The language of the Despotate is Romaic Greek. Official documents are more formal, but still the same language. Classical Greek is the language of philosophy, culture and 'science'. The Church uses for mass something between the two (anyone with Classical or Romaic Greek treats it as a -1. Priests and Monks can use either language with a specialization on Church). Vlach and Slav are used primarily by the respective populaces, who usually know very little else. Italian and Veneto are heard in major trade cities. More information you can read on pages 40-42 Theban Tribunal.
[tab][/tab]Orthodox Christianity is the de-facto religion in the area. There was an attempt for the western church to bring Catholic church in Epirus at the start of the Despotate, but Comnenus betrayed the Pope and was excommunicated (along with hanging several Latin priests and Bishops) The Church is loyal to the Nicaea Patriarch, though Nicaea is in bad terms with the Despotate ruler. While the political climate in the the upper strata of society is perilous, for the common people little has changed. Priests get married and do mass as usual, communion is blessed bread and wine, and what little education there is in rural countryside it is in the hand of the local priest. Areas are divided into Sees controlled by Bishops and Archbishops (which must not be married, bridging the gap between clergy and monks).
[tab][/tab]Monasteries abound in Epirus and they are important places. Monks do not marry, and while they cater their own lands they tend to avoid politics all together, in contrast to the West. Monasteries are less known as repositories of knowledge and more as a producers of religious art. All monasteries have at least some monks versed in Hagiography (Αγιογραφία), the making of icons (nuns busy themselves with weaving and healing). There are no Monastic orders as such, however there is a curious 'cross pollination' phenomenon. Monasteries are created when a patron provided funds and gets approval from the Emperor. That being said the patron might engage one self-governed Church to start a monastery inside the area of different Church See. Thus in Epirus you might have a monastery answering to Niceae, Athos or Alexandria. This makes for a weird inter-church political web.

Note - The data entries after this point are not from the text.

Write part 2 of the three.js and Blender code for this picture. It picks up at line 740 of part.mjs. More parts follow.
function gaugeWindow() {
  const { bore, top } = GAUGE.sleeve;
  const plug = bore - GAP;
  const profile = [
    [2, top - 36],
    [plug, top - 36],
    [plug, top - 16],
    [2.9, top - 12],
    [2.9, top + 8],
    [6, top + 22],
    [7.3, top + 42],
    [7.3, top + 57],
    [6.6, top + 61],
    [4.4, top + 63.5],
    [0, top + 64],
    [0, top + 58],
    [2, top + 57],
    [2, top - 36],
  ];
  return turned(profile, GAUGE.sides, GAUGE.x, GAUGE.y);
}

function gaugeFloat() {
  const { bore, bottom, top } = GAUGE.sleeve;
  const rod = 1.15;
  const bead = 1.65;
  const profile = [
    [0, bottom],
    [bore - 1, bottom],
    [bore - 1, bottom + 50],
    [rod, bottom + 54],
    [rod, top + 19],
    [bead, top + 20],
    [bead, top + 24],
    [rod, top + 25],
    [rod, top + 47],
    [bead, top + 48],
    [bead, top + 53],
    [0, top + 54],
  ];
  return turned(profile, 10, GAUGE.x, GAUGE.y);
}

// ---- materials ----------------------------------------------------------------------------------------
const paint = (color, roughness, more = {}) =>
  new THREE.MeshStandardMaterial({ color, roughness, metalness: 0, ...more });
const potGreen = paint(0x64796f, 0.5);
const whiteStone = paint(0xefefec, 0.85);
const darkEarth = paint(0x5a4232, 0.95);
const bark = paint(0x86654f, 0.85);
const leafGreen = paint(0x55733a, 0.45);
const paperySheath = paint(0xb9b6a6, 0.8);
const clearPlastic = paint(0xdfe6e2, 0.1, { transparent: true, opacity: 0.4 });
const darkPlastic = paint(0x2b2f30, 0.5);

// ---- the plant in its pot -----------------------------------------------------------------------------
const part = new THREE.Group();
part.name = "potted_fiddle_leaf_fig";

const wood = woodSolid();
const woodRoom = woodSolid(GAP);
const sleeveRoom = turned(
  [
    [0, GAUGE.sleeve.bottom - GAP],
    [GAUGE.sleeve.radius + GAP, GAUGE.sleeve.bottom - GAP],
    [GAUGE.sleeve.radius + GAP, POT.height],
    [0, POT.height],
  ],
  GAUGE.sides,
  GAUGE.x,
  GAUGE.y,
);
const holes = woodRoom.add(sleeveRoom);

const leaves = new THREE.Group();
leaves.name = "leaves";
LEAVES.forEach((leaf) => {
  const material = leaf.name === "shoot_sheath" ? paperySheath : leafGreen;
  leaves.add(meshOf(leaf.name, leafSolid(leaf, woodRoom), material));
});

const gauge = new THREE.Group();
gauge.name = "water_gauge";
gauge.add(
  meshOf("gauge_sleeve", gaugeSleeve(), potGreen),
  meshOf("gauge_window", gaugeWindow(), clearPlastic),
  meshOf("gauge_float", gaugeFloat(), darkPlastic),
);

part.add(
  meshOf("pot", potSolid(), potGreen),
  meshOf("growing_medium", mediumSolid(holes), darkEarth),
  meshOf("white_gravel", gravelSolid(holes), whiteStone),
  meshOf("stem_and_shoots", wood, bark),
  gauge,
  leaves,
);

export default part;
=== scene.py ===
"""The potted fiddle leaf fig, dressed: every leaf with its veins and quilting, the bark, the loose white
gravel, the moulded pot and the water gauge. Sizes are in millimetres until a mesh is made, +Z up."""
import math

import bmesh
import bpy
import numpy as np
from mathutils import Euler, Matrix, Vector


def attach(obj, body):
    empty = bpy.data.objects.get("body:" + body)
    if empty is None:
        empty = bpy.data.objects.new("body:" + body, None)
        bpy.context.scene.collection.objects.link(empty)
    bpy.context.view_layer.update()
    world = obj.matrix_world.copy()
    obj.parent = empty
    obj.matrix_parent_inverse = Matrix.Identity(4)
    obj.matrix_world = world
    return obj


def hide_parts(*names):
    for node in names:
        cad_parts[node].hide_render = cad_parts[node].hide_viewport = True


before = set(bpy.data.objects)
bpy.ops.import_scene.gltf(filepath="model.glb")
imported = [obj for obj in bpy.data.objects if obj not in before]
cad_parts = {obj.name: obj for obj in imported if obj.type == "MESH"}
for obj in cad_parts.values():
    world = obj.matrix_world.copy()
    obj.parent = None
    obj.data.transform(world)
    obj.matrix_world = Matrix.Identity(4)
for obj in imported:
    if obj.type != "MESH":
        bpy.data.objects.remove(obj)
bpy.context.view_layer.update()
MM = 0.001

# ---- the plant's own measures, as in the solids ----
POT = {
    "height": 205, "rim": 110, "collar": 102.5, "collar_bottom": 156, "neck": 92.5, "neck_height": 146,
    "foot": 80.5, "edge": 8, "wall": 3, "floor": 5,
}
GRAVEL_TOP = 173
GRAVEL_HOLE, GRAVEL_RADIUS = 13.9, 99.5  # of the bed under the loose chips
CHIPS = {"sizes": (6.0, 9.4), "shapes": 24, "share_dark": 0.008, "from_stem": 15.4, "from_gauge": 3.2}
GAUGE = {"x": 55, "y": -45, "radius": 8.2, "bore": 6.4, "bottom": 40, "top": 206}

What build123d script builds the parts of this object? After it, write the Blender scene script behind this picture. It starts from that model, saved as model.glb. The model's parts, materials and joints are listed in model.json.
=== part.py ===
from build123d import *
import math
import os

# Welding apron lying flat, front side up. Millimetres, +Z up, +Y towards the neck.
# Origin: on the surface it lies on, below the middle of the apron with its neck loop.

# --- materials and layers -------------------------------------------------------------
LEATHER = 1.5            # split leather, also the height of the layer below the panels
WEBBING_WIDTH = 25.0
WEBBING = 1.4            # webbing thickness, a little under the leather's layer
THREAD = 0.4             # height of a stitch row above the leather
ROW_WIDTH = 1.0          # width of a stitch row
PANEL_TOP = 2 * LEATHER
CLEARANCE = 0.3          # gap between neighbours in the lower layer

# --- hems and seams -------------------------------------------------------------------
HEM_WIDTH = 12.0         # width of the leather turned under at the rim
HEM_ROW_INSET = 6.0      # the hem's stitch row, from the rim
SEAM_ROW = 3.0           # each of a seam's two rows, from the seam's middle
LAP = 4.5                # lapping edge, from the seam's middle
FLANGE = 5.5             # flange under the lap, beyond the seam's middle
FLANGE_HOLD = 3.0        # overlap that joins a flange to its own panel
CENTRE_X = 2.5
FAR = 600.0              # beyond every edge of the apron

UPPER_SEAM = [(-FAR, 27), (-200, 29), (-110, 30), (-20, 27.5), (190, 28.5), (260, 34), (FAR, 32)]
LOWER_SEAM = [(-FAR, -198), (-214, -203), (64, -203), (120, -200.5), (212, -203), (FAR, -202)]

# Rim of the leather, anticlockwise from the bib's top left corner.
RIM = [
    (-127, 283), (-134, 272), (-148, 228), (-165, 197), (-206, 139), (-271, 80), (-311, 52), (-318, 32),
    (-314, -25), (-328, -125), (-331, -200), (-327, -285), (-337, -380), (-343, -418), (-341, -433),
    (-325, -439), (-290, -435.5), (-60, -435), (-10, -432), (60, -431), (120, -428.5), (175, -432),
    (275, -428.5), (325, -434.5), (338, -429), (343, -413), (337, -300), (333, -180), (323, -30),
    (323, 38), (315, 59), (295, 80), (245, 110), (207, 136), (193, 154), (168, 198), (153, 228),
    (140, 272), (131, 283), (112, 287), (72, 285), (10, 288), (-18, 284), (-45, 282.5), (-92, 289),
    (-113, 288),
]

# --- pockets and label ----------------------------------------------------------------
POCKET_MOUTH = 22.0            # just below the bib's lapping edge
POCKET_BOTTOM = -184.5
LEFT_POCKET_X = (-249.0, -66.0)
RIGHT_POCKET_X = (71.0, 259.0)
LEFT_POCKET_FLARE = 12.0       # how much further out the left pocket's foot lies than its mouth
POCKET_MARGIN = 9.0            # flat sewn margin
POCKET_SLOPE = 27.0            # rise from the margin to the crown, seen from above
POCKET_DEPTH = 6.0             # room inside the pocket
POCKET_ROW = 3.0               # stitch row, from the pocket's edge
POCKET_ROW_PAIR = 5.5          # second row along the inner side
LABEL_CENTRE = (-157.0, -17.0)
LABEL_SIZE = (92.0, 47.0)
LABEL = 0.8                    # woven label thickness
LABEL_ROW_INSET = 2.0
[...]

[tab][/tab]Of note is the chrisovula (χρυσόβουλλα) or golden seals. All land belongs to the Emperor and as such it does not belong to the Monasteries. Every seven to ten years there is an audit from a special department of the government to renew the 'gift of land' parchment and the Emperor re-signs it in cinnabar ink if he approves or declines and the lands revert into Imperial control. As such, while they are not taxed, monasteries are acutely aware of where the power lies and behave accordingly. However, now that the Empire is temporarily dissolved, things might be a bit more chaotic.
[tab][/tab]Despite all the efforts of the Church though, paganism still exits, either in concealed form as customs and superstitions endemic in rural areas or as secretive cult-worship of old and new gods. Byzantium is refute with such entities ready to exploit any lack of vigilance.
[tab][/tab][tab][/tab][tab][/tab]Villages and Towns
[tab][/tab]To the North of Tymfi, at the north eastern corner of the valley, lies the village of Konita (Vlach Κόνιτα, present location of Konitsa). This is the largest village in the area and an important meeting and trading center for all the other villages and settlements in the area. Predominately Greek there are a lot of Vlach families settled too. People deal with agriculture and trade, leaving forestry and livestock secondary. The fertile valley, traversed by the Aoos river, yields many staples of diet. While large, there is no military presence and the people patrol their own. The village is not under a nobleman's control, all decisions are dealt by a council of Elders. The church is outside the town sitting on a hill overlooking it, and in direct view of the Lapatos Cross in the mountains ( the town itself is not in sight of the Cross). Around Konita there are several hot springs with Roman ruins. The people of Konita are friendly and moderately wealthy. They strictly avoid the Aoos gorge, even if they are situated right in the exit of it.
[tab][/tab]30 miles south of Tymfi is Ioannina, a modest town. Named after John the Baptist, it is situated on the west banks of a large lake. An important inland town and See, it has almost doubled its population in recent years, due to heavy resettlement from refuges. As such it is rapidly growing, under the watchful eye of its governor and bishop, where people are finding new opportunities for trade and crafts. The castle walls are rapidly being overgrown by the town and as History progresses it will become a city and the capital of Epirus. Of note are the caves of Perama , just 3 miles east of the city, and the Dodoni Oracle, 14 miles south.
[tab][/tab]South of Ioannina, at the banks of a gulf, is the Capital of the Despotate, Arta. Originally a small town, it bloated to more than twice its size when it was chosen as the capital of the Despotate in 1204. As a result it has a bad vibe to it.
[tab][/tab]Way to the North west lies the city of Durres (Δυρράχιο ). It is a major trading center, being the start of the Egnatia route that reaches all the way to Constantinople. As such, the military presence of the Despotate is large. The main population is Slavic, but there are a lot of other ethnic groups present (greeks, jews, venetians). Founded by Greek settlers in 7o BC, Επίδαμνος was conquered by the Romans who changed its name (it sounded ominous in Latin). A major trading center, it has seen may raids and sieges, falling into the hands of Venice as a part of the aftermath of the crusade. Comnenus later conquered it and added it to the Despotate. Its significance cannot be understated, both as a strategic point and a marine mercantile station, but it is quite away from the other places in Epirus. Despite the closeness of Thessaloniki, another major port and second city of the Empire, the political climate is such that Durres is the place to go to when you need something.